Written problem →
Return all of the lines below exactly as they are.

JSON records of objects
= = =

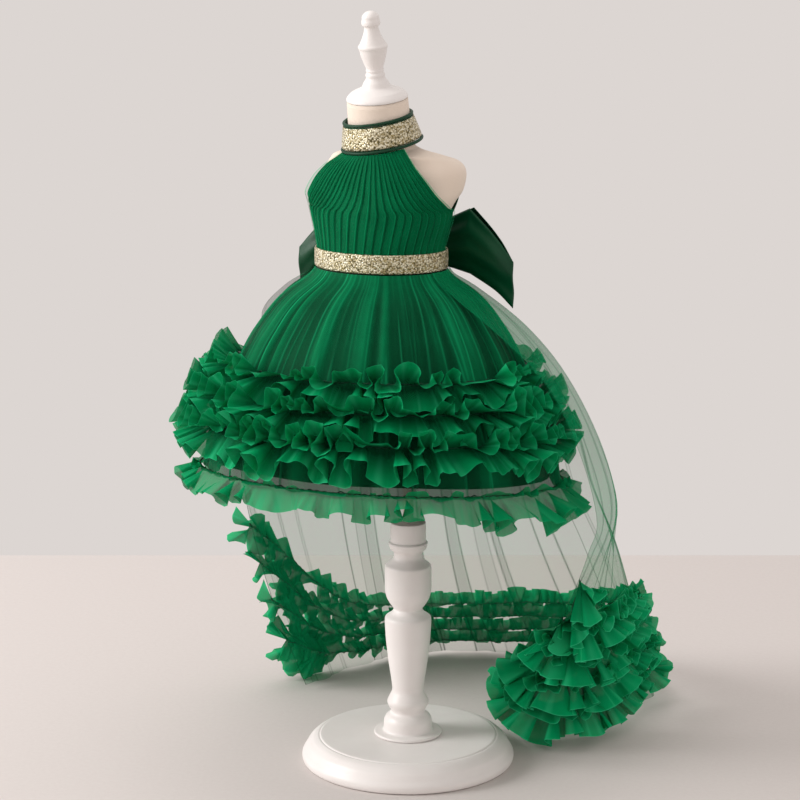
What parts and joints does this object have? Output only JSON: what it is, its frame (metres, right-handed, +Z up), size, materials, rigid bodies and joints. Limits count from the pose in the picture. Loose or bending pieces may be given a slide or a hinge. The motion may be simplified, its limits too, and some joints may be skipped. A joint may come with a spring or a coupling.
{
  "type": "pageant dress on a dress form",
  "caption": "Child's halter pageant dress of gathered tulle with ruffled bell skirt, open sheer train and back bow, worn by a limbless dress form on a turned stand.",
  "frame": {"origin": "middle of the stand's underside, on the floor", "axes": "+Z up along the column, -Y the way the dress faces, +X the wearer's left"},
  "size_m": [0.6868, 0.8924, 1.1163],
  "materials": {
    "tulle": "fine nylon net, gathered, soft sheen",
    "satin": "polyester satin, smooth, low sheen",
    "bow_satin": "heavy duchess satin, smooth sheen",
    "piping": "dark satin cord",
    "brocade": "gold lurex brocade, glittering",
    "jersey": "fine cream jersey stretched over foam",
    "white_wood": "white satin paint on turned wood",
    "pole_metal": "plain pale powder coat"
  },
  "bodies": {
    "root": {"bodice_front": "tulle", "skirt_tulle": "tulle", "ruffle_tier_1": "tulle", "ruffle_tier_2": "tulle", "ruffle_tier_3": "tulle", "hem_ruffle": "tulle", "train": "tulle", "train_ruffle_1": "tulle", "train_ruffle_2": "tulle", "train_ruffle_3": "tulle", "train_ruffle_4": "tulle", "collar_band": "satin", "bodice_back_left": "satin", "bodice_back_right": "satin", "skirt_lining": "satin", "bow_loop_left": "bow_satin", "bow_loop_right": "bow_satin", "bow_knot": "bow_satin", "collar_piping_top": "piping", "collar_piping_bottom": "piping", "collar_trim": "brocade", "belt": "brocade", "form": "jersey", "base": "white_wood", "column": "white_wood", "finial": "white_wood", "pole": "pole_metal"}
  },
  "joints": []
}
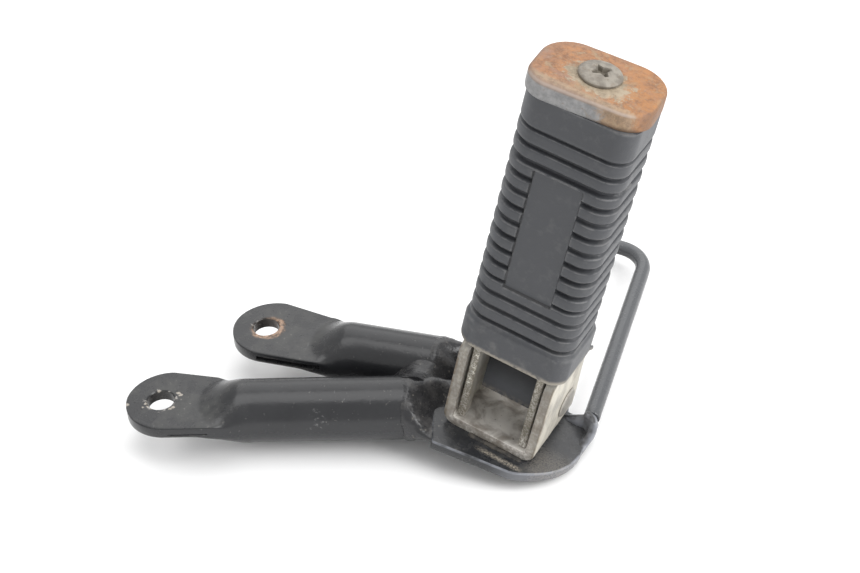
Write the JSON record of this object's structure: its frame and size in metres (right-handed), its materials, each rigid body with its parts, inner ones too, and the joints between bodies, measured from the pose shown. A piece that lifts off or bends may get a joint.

= = =

Result of the exercise →
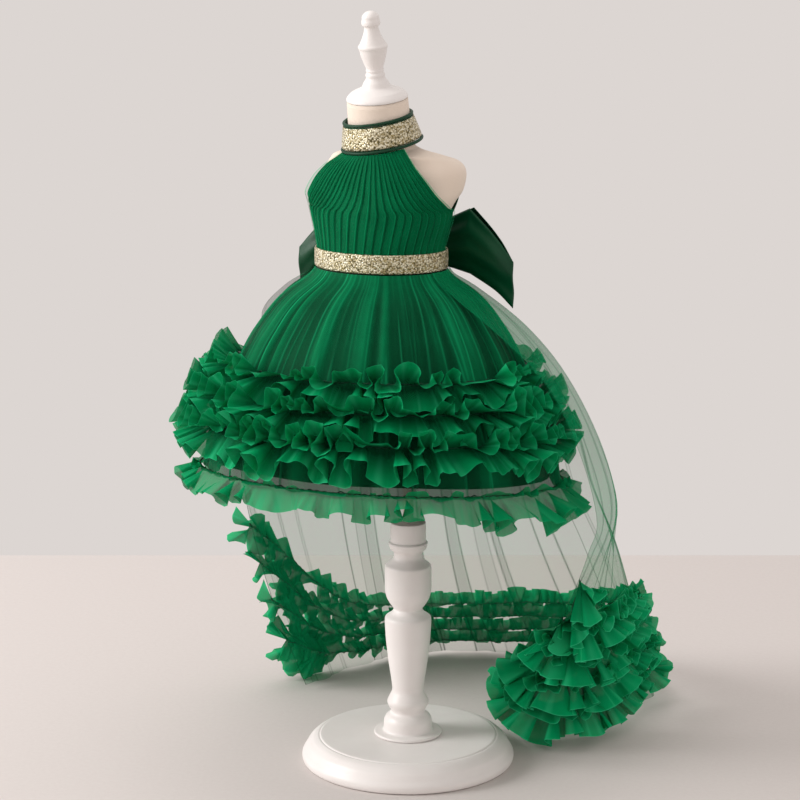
What parts and joints does this object have? Output only JSON: what it is, its frame (metres, right-handed, +Z up), size, materials, rigid bodies and joints. Limits count from the pose in the picture. Loose or bending pieces may be given a slide or a hinge. The motion may be simplified, its limits too, and some joints may be skipped. A joint may come with a spring or a coupling.
{
  "type": "pageant dress on a dress form",
  "caption": "Child's halter pageant dress of gathered tulle with ruffled bell skirt, open sheer train and back bow, worn by a limbless dress form on a turned stand.",
  "frame": {"origin": "middle of the stand's underside, on the floor", "axes": "+Z up along the column, -Y the way the dress faces, +X the wearer's left"},
  "size_m": [0.6868, 0.8924, 1.1163],
  "materials": {
    "tulle": "fine nylon net, gathered, soft sheen",
    "satin": "polyester satin, smooth, low sheen",
    "bow_satin": "heavy duchess satin, smooth sheen",
    "piping": "dark satin cord",
    "brocade": "gold lurex brocade, glittering",
    "jersey": "fine cream jersey stretched over foam",
    "white_wood": "white satin paint on turned wood",
    "pole_metal": "plain pale powder coat"
  },
  "bodies": {
    "root": {"bodice_front": "tulle", "skirt_tulle": "tulle", "ruffle_tier_1": "tulle", "ruffle_tier_2": "tulle", "ruffle_tier_3": "tulle", "hem_ruffle": "tulle", "train": "tulle", "train_ruffle_1": "tulle", "train_ruffle_2": "tulle", "train_ruffle_3": "tulle", "train_ruffle_4": "tulle", "collar_band": "satin", "bodice_back_left": "satin", "bodice_back_right": "satin", "skirt_lining": "satin", "bow_loop_left": "bow_satin", "bow_loop_right": "bow_satin", "bow_knot": "bow_satin", "collar_piping_top": "piping", "collar_piping_bottom": "piping", "collar_trim": "brocade", "belt": "brocade", "form": "jersey", "base": "white_wood", "column": "white_wood", "finial": "white_wood", "pole": "pole_metal"}
  },
  "joints": []
}
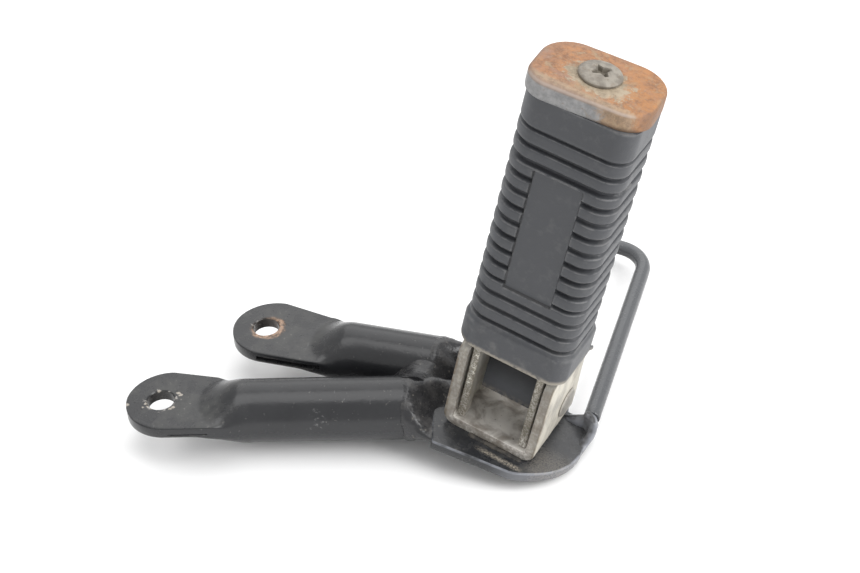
Write the JSON record of this object's structure: its frame and size in metres (right-handed), its materials, each rigid body with its parts, inner ones too, and the joints between bodies, measured from the pose shown. A piece that lifts off or bends may get a joint.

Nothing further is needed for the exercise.